Our lives are filled with disappointments, hard decisions, and pain that wasn’t our fault. You didn’t choose what bad things happened to you. And for the mistakes you did make, you were still doing the best you could at the time. And if a relationship or a job or a parent burned you horribly in the past, it’s normal and justified to still be afraid of fire. Your past is not your fault, but it is a part of who you are. And believe it or not, many people who went through similar things are not doing as well as you are.
We should all try to improve, for no other reason than it will make our life better tomorrow. But we have to have realistic expectations. We can’t lash out at ourselves because we still feel so broken. We can’t hate ourselves because the pain is still here, and we can’t resent all the thorns along the path that covered us in these scars. Resenting the past won’t make it go away.
I’m learning to handle these low spots better when they pop up, and that’s good because they don’t seem to ever stop. Sometimes that old pain comes rushing back and all you can do is remind yourself that the past did happen and it’s okay to still hurt sometimes. Of course it is not fair that those things happened to us. But your best life is not reached by constantly resenting things you can’t change.
Sometimes self care means “I can’t change that bad stuff that happened to me, but trying to cut these old scars out is only making things worse.”

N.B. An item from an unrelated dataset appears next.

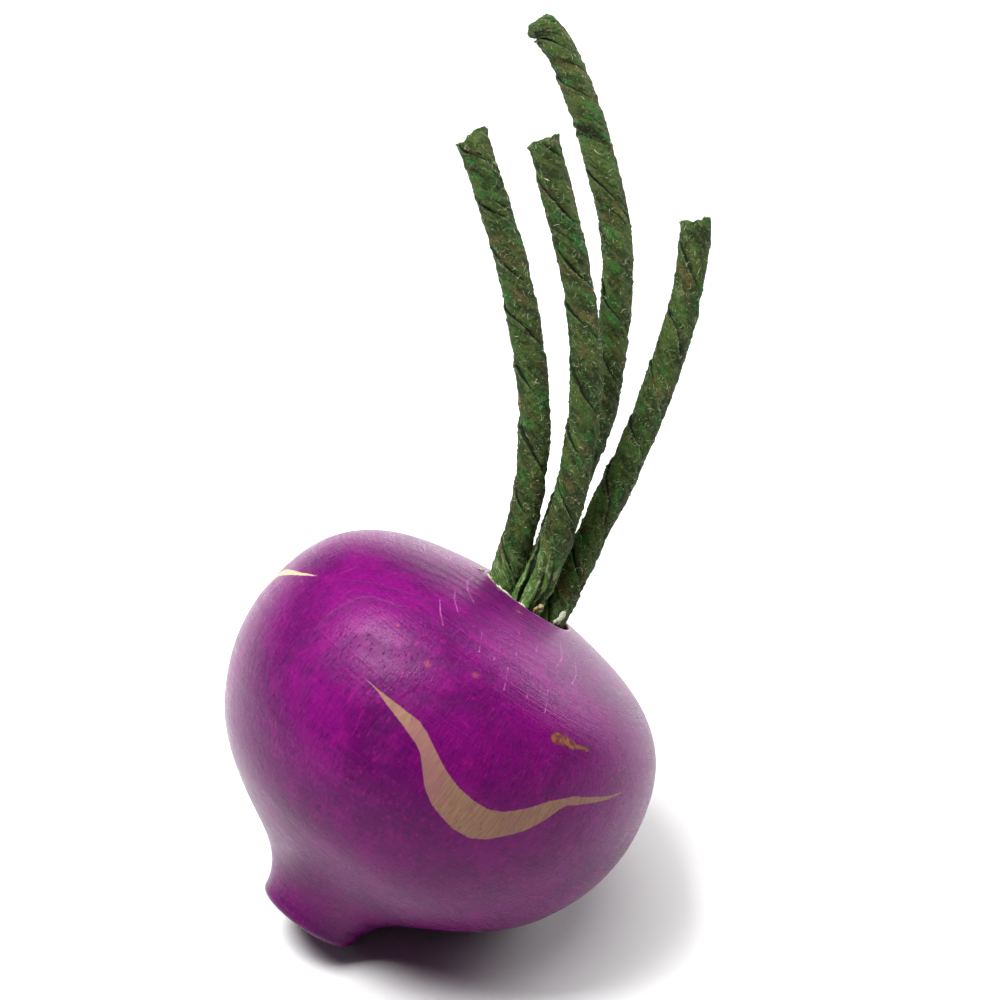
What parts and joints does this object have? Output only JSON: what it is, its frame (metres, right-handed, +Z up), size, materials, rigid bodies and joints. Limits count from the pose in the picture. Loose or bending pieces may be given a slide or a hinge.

You can focus on doing things you enjoy and being around people you like. Let’s try to get the most out of the life we have, not waste time wishing it was different. I’ve been through a lot but cutting out old scars never made things better. Please have some compassion for yourself. You’ve been through a lot too.
Further Reading: If this post resonated with you then I highly recommend Radical Acceptance by Tara Brach. That book was instrumental in me learning to become aware of my emotions through mindfulness, accept them without fighting them, and then live life instead of resenting it. You can’t get where you want to go just by hating where you are. And really powerful change starts with being honest about where you are, scars and all.